The retroactive date is the earliest point from which abuse claims will be covered. As long as cover remains in place, the retroactive period grows with each passing year.
Claims-occurring
Protection depends on when the alleged abuse occurred — not when the claim is reported.
Under a claims-occurring policy, cover is triggered by when the abuse is alleged to have taken place. A claim made many years later is handled by the policy in force at the time of the alleged incident.
The practical implications - Information retention
Abuse is a ‘long-tail’ risk. Claims are often made decades after the alleged events.
Under a claims-occurring basis, organisations must retain clear records of historic insurance arrangements. If a claim arises, the relevant insurer will be the one providing cover at the time of the alleged incident.
Claims-made cover can appear administratively simpler, because claims are handled under the policy in force at the time they are made. However, this simplicity masks additional complexity. Where multiple allegations relate to the same alleged perpetrator, insurers may treat them as a single claim – meaning the first insurer on risk becomes critical, and accurate historic records remain essential.
Reliance on continuous cover
Claims-occurring cover provides certainty once purchased. If cover later lapses — for example following a restructuring, merger or cessation of operations — historic protection remains intact.
Claims-made cover operates very differently. For cover to respond, a policy must be in force at the time the claim is made. If cover lapses for any reason, historic protection may be lost entirely.
This creates particular risk where organisations undergo change. Even after operations cease or a business is sold, safeguarding exposure can remain open-ended. Run-off options may be expensive, limited, or unavailable — particularly given the removal of limitation periods.
Market appetite
Claims-made cover also assumes that insurers will remain willing to provide safeguarding protection indefinitely.
If an insurer withdraws from the care or charity sector, an organisation may need a replacement insurer to accept a long retroactive period — often in difficult market conditions, and especially challenging where claims have already arisen. Cover that has been paid for over many years is therefore not guaranteed to continue.

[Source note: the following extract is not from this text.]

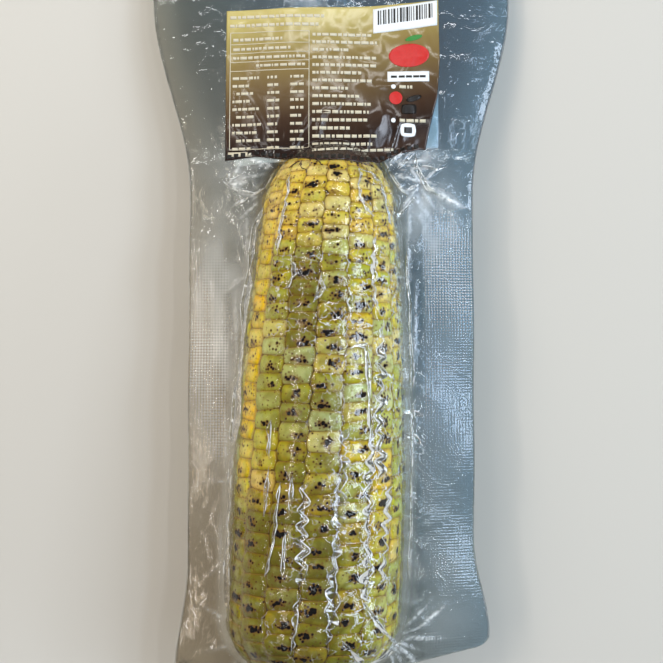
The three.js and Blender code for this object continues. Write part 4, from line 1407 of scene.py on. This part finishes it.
# Lays out the header: lines of dashes, a ruled table with three columns of them, a patch with upright bars,
# a plain disc with a leaf, and a few patches and dots below. Every place is in mm.
def makeInk():
    rng = np.random.default_rng(5)
    cream = inkMaterial("creamInk", "#c8c1ac")
    white = inkMaterial("whiteInk", "#dde2e6")
    black = inkMaterial("blackInk", "#15120f")
    small = []
    for x0, x1, y, height in (
        (-31.2, -2.0, 94.6, 1.3),
        (-31.2, -4.0, 91.9, 1.3),
        (-30.2, -15.0, 87.4, 1.3),
        (-30.2, -12.5, 84.4, 1.2),
        (-30.2, -8.0, 81.6, 1.2),
        (-23.0, -8.0, 79.0, 1.1),
    ):
        small += dashes(rng, x0, x1, y, height)
    for n in range(10):
        y = 75.2 - 2.43 * n
        small += dashes(rng, -30.2 + 1.2 * (n % 3 == 2), -22.5 + rng.uniform(-2.5, 2), y, 1.15)
        small += dashes(rng, -19.5, -15.8, y, 1.15) + dashes(rng, -12.5, -8.4, y, 1.15)
    for n in range(15):
        x1 = rng.uniform(3, 6) if n in (2, 7, 12) else rng.uniform(9, 14.5)  # three lines end a paragraph
        small += dashes(rng, -5.8, x1, 88.6 - 2.45 * n, 1.25)
    small += dashes(rng, -5.8, 19.0, 51.6, 1.1, 1.0, 0.05)
    small += dashes(rng, 20.6, 24.6, 72.4, 1.3) + dashes(rng, 20.6, 28.6, 61.9, 1.3)
    small += [bar(-31.4, 50.9, -24.0, 52.3)]
    inkShapes("smallPrint", small, cream, 1, 5)
    rules = [bar(-31.1, y, -6.7, y + 0.22) for y in (89.6, 85.9, 83.0, 80.2, 77.4, 53.0)]
    inkShapes("tableRules", rules, cream, 1, 40)
    sides = [bar(-31.1, 53.0, -30.88, 89.8), bar(-6.92, 53.0, -6.7, 89.8)]
    inkShapes("tableSides", sides, cream, 1, 1, 40)
    patches = [(22.6, 94.6, 9.85, 3.95, printForm["slant"], 0), (23.4, 75.7, 6.4, 1.6, 0.03, 0)]
    patches += [(23.2, 59.0, 2.4, 2.1, 0.0, 0.6), (18.8, 72.4, 0.7, 0.7, 0, 1), (18.7, 61.9, 0.7, 0.7, 0, 1)]
    inkShapes("whitePatches", patches, white, 1, 24, 10)
    codes, x = [], 14.2
    while x < 30.8:
        width = rng.choice([0.22, 0.3, 0.45, 0.6])
        y = 95.6 + printForm["slant"] * (x - 22.6)
        codes.append((x + width / 2, y, width / 2, 2.3, printForm["slant"], 0))
        x += width + rng.choice([0.25, 0.35, 0.55])
    codes += [(x, 75.7 + 0.03 * (x - 23.4), 0.9, 0.35, 0.03, 0) for x in (19.0, 21.4, 23.6, 25.8, 27.8)]
    border = np.arange(-31, 27, 2.1)
    borderYs = np.interp(border, printForm["bottomXs"], printForm["bottomYs"]) + 1.2
    codes += [(x, y, 0.7, 0.6, 0, 0) for x, y in zip(border, borderYs)]
    codes += [(23.2, 59.0, 1.2, 0.9, 0, 0), (23.5, 65.5, 2.3, 1.5, 0.05, 0.35), (25.0, 68.9, 2.3, 0.9, 0.3, 1)]
    inkShapes("blackMarks", codes, black, 2, 4, 6)
    discs = [(23.7, 82.4, 6.2, 3.7, 0.06, 1), (19.5, 68.9, 2.0, 2.0, 0, 1)]
    inkShapes("redMarks", discs, inkMaterial("redInk", "#bb2420"), 1, 20, 20)
    leaf = [(25.2, 88.0, 2.6, 0.85, 0.25, 1)]
    inkShapes("greenMarks", leaf, inkMaterial("greenInk", "#2f7d33"), 1, 14, 10)


makeInk()
print("print done")

floorForm = {"half": 1500.0, "top": -0.2, "grey": "#bcb9b3"}  # mm


# One wide face, a little under the lowest kernels. Smooth matt board, which gives the eye nothing.
def makeFloor():
    material, tree = newMaterial("paleFloor")
    settings = {"Base Color": colour(floorForm["grey"]), "Roughness": 0.75}
    addNode(tree, "OutputMaterial", None, {"Surface": addNode(tree, "BsdfPrincipled", settings)})
    half, top = floorForm["half"], floorForm["top"]
    corners = [(-half, -half, top), (half, -half, top), (half, half, top), (-half, half, top)]
    floor = addMesh("floor", corners, [[[0, 1, 2, 3]]], material)


# Place in metres, size, watts, colour, and whether film mirrors it; each is aimed at the cob. Wide dim
# panels, kept out of mirror reflections, give the soft light, and narrow ones give film its bright lines.
lightForm = {
    "ceiling": ((-0.4, 0.4, 0.55), (0.5, 0.5), 3.6, "#fff6e8", False),
    "fill": ((-0.8, -0.05, 0.5), (0.6, 1.0), 1.8, "#ffeeda", False),
    "window": ((1.05, 0.1, 0.75), (1.3, 1.1), 8.9, "#d8edf3", False),
    "pane": ((0.85, 0.2, 0.75), (0.3, 0.5), 5.2, "#e2eeff", True),
    "paneLow": ((0.9, -0.25, 0.42), (0.1, 0.4), 1.5, "#e2eeff", True),
    "sheen": ((0.56, 0.1, 0.9), (0.1, 0.6), 1.3, "#dcebff", True),
    "glow": ((-0.6, 0.0, 0.85), (0.1, 0.8), 0.8, "#fff0dc", True),
    "stripTop": ((0.05, 0.62, 0.6), (0.8, 0.03), 1.6, "#ffffff", True),
    "stripLeft": ((-0.66, 0.1, 0.8), (0.012, 1.1), 1.6, "#ffffff", True),
    "stripHigh": ((0.3, -0.1, 0.9), (0.01, 0.5), 0.8, "#ffffff", True),
}


worldForm = {"colour": "#dfe4ea", "strength": 0.14}


# Each panel is tilted from straight down by the angle to its aim, about the level line across it.
def makeLights():
    target = np.array([0.0, -0.01, 0.02])
    for name, (at, size, power, hexCode, mirrored) in lightForm.items():
        data = bpy.data.lights.new(name, "AREA")
        data.shape = "RECTANGLE"
        data.size, data.size_y = size
        data.energy = power
        data.color = colour(hexCode)[:3]
        lamp = bpy.data.objects.new(name, data)
        lamp.location = at
        lamp.visible_glossy = mirrored
        away = np.array(at) - target
        tilt = Matrix.Rotation(math.acos(away[2] / np.linalg.norm(away)), 3, (-away[1], away[0], 0))
        lamp.rotation_euler = tilt.to_euler()
        bpy.context.collection.objects.link(lamp)
    world = bpy.data.worlds.new("studio")
    world.use_nodes = True
    background = world.node_tree.nodes["Background"]
    background.inputs["Color"].default_value = colour(worldForm["colour"])
    background.inputs["Strength"].default_value = worldForm["strength"]
    bpy.context.scene.world = world


cameraForm = {"lens": 72.5, "sensor": 36.0, "place": (0.0, -0.002, 0.42)}


# Straight above the bag, looking down.
def makeCamera():
    data = bpy.data.cameras.new("above")
    data.lens = cameraForm["lens"]
    data.sensor_width = cameraForm["sensor"]
    data.clip_start = 0.02
    camera = bpy.data.objects.new("above", data)
    camera.location = cameraForm["place"]
    bpy.context.collection.objects.link(camera)
    bpy.context.scene.camera = camera


makeFloor()
makeLights()
makeCamera()
bpy.context.scene.view_settings.view_transform = "Standard"
print("floor, lights and camera done")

Claims-occurring cover avoids this dependency. Once cover is in place for a given period, it cannot be withdrawn retrospectively. While future placement could still present challenges, historic protection remains secure.
Cost considerations
Initial premiums for claims-made and claims-occurring cover are often similar. Differences emerge once claims arise.
Under claims-occurring cover, claims typically attach to historic policy years, often with a different insurer to the one providing current cover. This limits the impact on present-day premiums and allows pricing discussions to focus on current safeguarding practices, which are often more robust than those in place historically.
Under claims-made cover, claims relating to historic abuse can affect the current insurer directly. This can lead to sharp premium increases and reduced market options. Replacement insurers may scrutinise historic safeguarding practices closely when asked to accept a retroactive period that includes known losses.
Summary comparison

Other considerations: limits of indemnity
Beyond the basis of cover, it is essential to understand how policy limits apply.
A small minority of insurers provide safeguarding cover on a “silent” basis within the full public liability limit. Most, however, impose an aggregate limit for all abuse claims — either per policy year (claims-made) or per period in which abuse is alleged to have occurred (claims-occurring).
In either case, limits must reflect the potential for multiple claims to erode a single limit, particularly where allegations relate to the same alleged perpetrator.
Under claims-occurring cover, limits should be as future-proof as possible. A policy purchased today may be relied upon many years from now, when settlement values may be significantly higher due to inflation and changing legal attitudes.
Claims-made cover theoretically allows limits to be adjusted at each renewal. However, this assumes continued insurer appetite. Insurers may reduce limits at the very point an organisation is seeking increases to keep pace with inflation. In addition, earlier policy years may still apply if claims are linked.